Group Termination Severance Quiz

Calculating Group Termination Severance Payments

SITUATION

ABC, an automotive parts manufacturer shuts down its Ontario plant and lays off all 47 employees. Under Ontario’s ESA laws, employers must pay severance when they terminate 50 or more workers within a 6-month period or their monthly payroll is at least $2.5 million. The payroll of the closed plant is less than $2.5 million, but when you take into account ABC’s facilities in the US, its total payroll is $8.5 million.

QUESTION

Do ABC’s US employees count toward its payroll calculations in determining if severance is due to the Ontario employees?

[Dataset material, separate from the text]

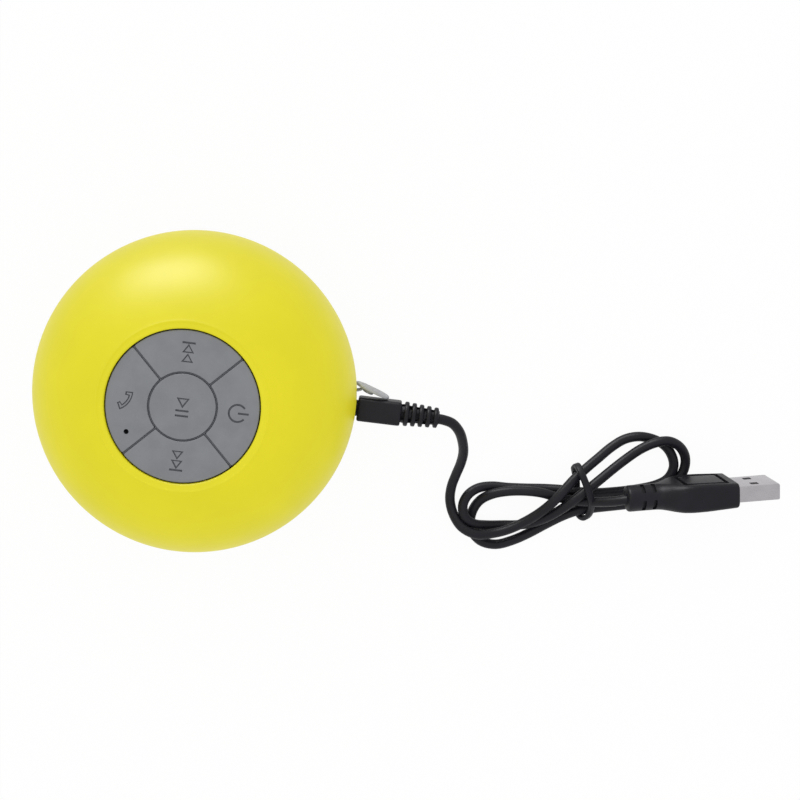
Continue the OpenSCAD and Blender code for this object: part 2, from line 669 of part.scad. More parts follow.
module charge_socket() color("black") turned() difference() {
    union() {
        translate([socket_back, -socket_w / 2, port_z - socket_w / 2])
            cube([socket_in - socket_back, socket_w, socket_w]);
        translate([socket_in - eps, 0, port_z]) rotate([0, 90, 0])
            cylinder(r = nose_r, h = nose_x - socket_in - 0.1);
    }
    translate([nose_x - barrel_l - 0.6, 0, port_z]) rotate([0, 90, 0])
        cylinder(d = barrel_d + 2 * barrel_gap, h = barrel_l + 2);
}

module socket_contacts() color("gold") turned() for (y = [-2.4, 0, 2.4])
    translate([socket_back - 1.6, y - 0.4, port_z - 2.6]) cube([1.6, 0.8, 0.3 + 4 - abs(y) * 0.5]);

// The foot and bead that hold the flap in the skin
module anchor_block() translate([0, 0, port_z - flap_w / 2 + 0.6]) {
    translate([hinge_x, hinge_y, 0]) cylinder(r = bead_r, h = flap_w - 1.2);
    translate([hinge_x - 1, hinge_y - bead_r, 0]) cube([1, 2 * bead_r, flap_w - 1.2]);
}

module flap_anchor() color("silver") turned() anchor_block();

module port_flap() color("silver") turned() translate([hinge_x, hinge_y, port_z]) rotate(-flap_angle) {
    translate([bead_r + flap_gap, flap_t * -0.5, -flap_w / 2])
        cube([flap_l - bead_r - flap_gap, flap_t, flap_w]);
    translate([flap_l * 0.62, -flap_t * 0.5 - 0.5, 0]) rotate([-90, 0, 0]) cylinder(r = 1.4, h = 0.6);
}

module jack_barrel() color("silver") at_port(nose_x - barrel_l) difference() {
    cylinder(d = barrel_d, h = barrel_l + 1);
    translate([0, 0, -1]) cylinder(r = barrel_d / 2 - 0.5, h = barrel_l + 3);
}

module jack_insulator() color("black") at_port(nose_x - barrel_l - 0.2)
    ring(barrel_d / 2 - 0.5, 0.7, barrel_l + 1.2);

module jack_overmould() color([0.2, 0.2, 0.22]) turned() difference() {
    union() {
        translate([nose_x + 0.05, 0, port_z]) rotate([0, 90, 0])
            cylinder(d = neck_d, h = grip_x - nose_x);
        translate([grip_x, 0, port_z]) rounded_bar(grip_l, grip_w, grip_w, 1.2);
        translate([grip_x + grip_l - 0.2, 0, port_z]) rotate([0, 90, 0]) rotate([relief_bend, 0, 0]) {
            cylinder(r1 = 2.5, r2 = 2.05, h = relief_l);
            for (i = [0:rib_count - 1]) translate([0, 0, rib_start + rib_pitch * i])
                cylinder(r = rib_r(i), h = rib_w);
        }
    }
    translate([nose_x - 1, 0, port_z]) rotate([0, 90, 0]) cylinder(d = barrel_d, h = 2.05);
}

module charging_cord() color([0.17, 0.17, 0.19]) tube(CORD, cord_d / 2);

module cord_tie() color("black") tube(TIE, tie_d / 2, loop = true);

module usb_overmould() color([0.2, 0.2, 0.22]) at_usb() difference() {
    union() {
        hull() {
            translate([-usb_body_l + usb_relief_l + 10, 0, 0])
                rounded_bar(usb_body_l - usb_relief_l - 10, usb_body_w, usb_body_t, 1.5);
            translate([-usb_body_l + usb_relief_l, 0, 0]) rotate([0, 90, 0])
                cylinder(d = usb_relief_d, h = 1, $fn = 32);
        }
        translate([-usb_body_l, 0, 0]) rotate([0, 90, 0]) cylinder(d = usb_relief_d, h = usb_relief_l + 1);
    }
    for (x = [4.2, 7.2], s = [-1, 1]) translate([-usb_body_l + x, s * 2.3 - 1.2, -5]) cube([0.8, 2.4, 10]);
    translate([-usb_inset, -usb_shell_w / 2, -usb_shell_t / 2]) cube([usb_inset + 1, usb_shell_w, usb_shell_t]);
}

module usb_shell() color("silver") at_usb() difference() {
    translate([-usb_inset, -usb_shell_w / 2, -usb_shell_t / 2])
        cube([usb_inset + usb_shell_l, usb_shell_w, usb_shell_t]);
    translate([-usb_inset + 1, -usb_shell_w / 2 + shell_wall, -usb_shell_t / 2 + shell_wall])
        cube([usb_inset + usb_shell_l, usb_shell_w - 2 * shell_wall, usb_shell_t - 2 * shell_wall]);
    for (y = [-1, 1]) translate([5.4, y * 2.9 - 1.1, -usb_shell_t]) cube([2.2, 2.2, 2 * usb_shell_t]);
}

module usb_tongue() color("white") at_usb()
    translate([-usb_inset + 1, -tongue_w / 2, -usb_shell_t / 2 + shell_wall])
        cube([usb_inset + usb_shell_l - 1.6, tongue_w, usb_tongue_t]);

module usb_contacts() color("gold") at_usb() for (y = [-3.5, -1, 1, 3.5])
    translate([-usb_inset + 1, y - 0.5, -usb_shell_t / 2 + shell_wall + usb_tongue_t])
        cube([usb_inset + usb_shell_l - 3, 1, 0.15]);

silicone_skin();
front_housing();
rear_housing();
housing_gasket();
keypad_web();
play_key();
previous_key();
next_key();
power_key();
call_key();
play_plunger();
previous_plunger();
next_plunger();
power_plunger();
call_plunger();
tact_switches();
main_board();
bluetooth_module();
amplifier_chip();
board_components();
status_led();
microphone();
mic_boot();
battery();
battery_pad();
battery_wires();
speaker_wires();
board_screws();
housing_screws();
acoustic_mesh();
driver_gasket();
driver_basket();
driver_top_plate();
driver_magnet();
driver_yoke();
driver_surround();
driver_spider();
driver_cone();
dust_cap();
voice_coil();
suction_cup();
charge_socket();
socket_contacts();
flap_anchor();
port_flap();
jack_barrel();
jack_insulator();
jack_overmould();
charging_cord();
cord_tie();
usb_overmould();
usb_shell();
usb_tongue();
usb_contacts();
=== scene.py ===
"""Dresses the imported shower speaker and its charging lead.

Each sub-assembly is a class that holds its sizes in millimetres, builds its pieces and gives them
their finishes. A piece is built in millimetres and scaled to metres when it is handed over.
"""

import json
import logging
import math
from dataclasses import dataclass
from enum import Enum
from typing import Callable, Optional, Sequence

import bpy
from mathutils import Matrix, Vector


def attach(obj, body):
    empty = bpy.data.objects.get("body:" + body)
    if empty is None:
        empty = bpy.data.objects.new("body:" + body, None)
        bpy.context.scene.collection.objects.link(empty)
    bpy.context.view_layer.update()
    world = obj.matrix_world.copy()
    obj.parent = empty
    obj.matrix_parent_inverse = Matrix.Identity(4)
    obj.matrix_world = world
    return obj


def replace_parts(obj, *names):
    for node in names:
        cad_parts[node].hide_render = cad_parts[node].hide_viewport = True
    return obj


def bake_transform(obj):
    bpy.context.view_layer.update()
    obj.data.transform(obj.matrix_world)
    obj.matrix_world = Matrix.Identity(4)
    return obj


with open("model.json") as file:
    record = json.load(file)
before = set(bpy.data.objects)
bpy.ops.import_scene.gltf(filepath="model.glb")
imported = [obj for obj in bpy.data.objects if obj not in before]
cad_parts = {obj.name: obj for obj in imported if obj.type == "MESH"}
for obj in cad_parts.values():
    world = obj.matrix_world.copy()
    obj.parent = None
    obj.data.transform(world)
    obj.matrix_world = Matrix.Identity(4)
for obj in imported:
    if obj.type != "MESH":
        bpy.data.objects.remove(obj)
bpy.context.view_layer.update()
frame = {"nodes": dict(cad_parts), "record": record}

LOG = logging.getLogger("shower_speaker")
MILLIMETRE = 0.001

Flat = tuple[float, float]
Outline = list[Flat]
Rings = list[list[Vector]]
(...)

  1. Yes. The employer’s payroll is the combined amount that the company must pay to all of its employees, regardless of where they are located.
  2. No, but if the U.S. employees were located in Canada, their payroll would count toward severance calculations.
  3. No. Only Ontario employees’ payroll is covered by the Ontario group termination laws.

ANSWER

3. Only Ontario payroll is relevant when it comes to determining whether severance pay is required in a group termination.

EXPLANATION

This hypothetical is based on an actual case from Ontario. The employer refused to pay severance after it terminated all of an Ontario’s employees on the grounds that the facility’s payroll was less than $2.5 million. The union grieved, arguing that the employer’s total payroll for all operations, which was well over $2.5 million, should be taken into account when determining whether severance payments were required under the ESA. But the arbitrator disagreed. “While an employer may have operations and payrolls outside of the province, it is only the Ontario based employment” that is relevant, she said [Genesta Inc. v. Unite Here Ontario Council].

WHY WRONG ANSWERS ARE WRONG

1 is wrong because the Ontario legislature, responsible for drafting the employment standards laws in the first place, has no authority to legislate payroll in other provinces or other countries. Its only authority is over businesses operating in Ontario, so only the payroll from the Ontario facility was relevant in this case.

2 is wrong because it doesn’t matter where the other employees work. If they don’t work in Ontario, their payroll can’t be taken into account when determining an employer’s monthly payroll payments for severance pay purposes under Ontario’s employment standards laws.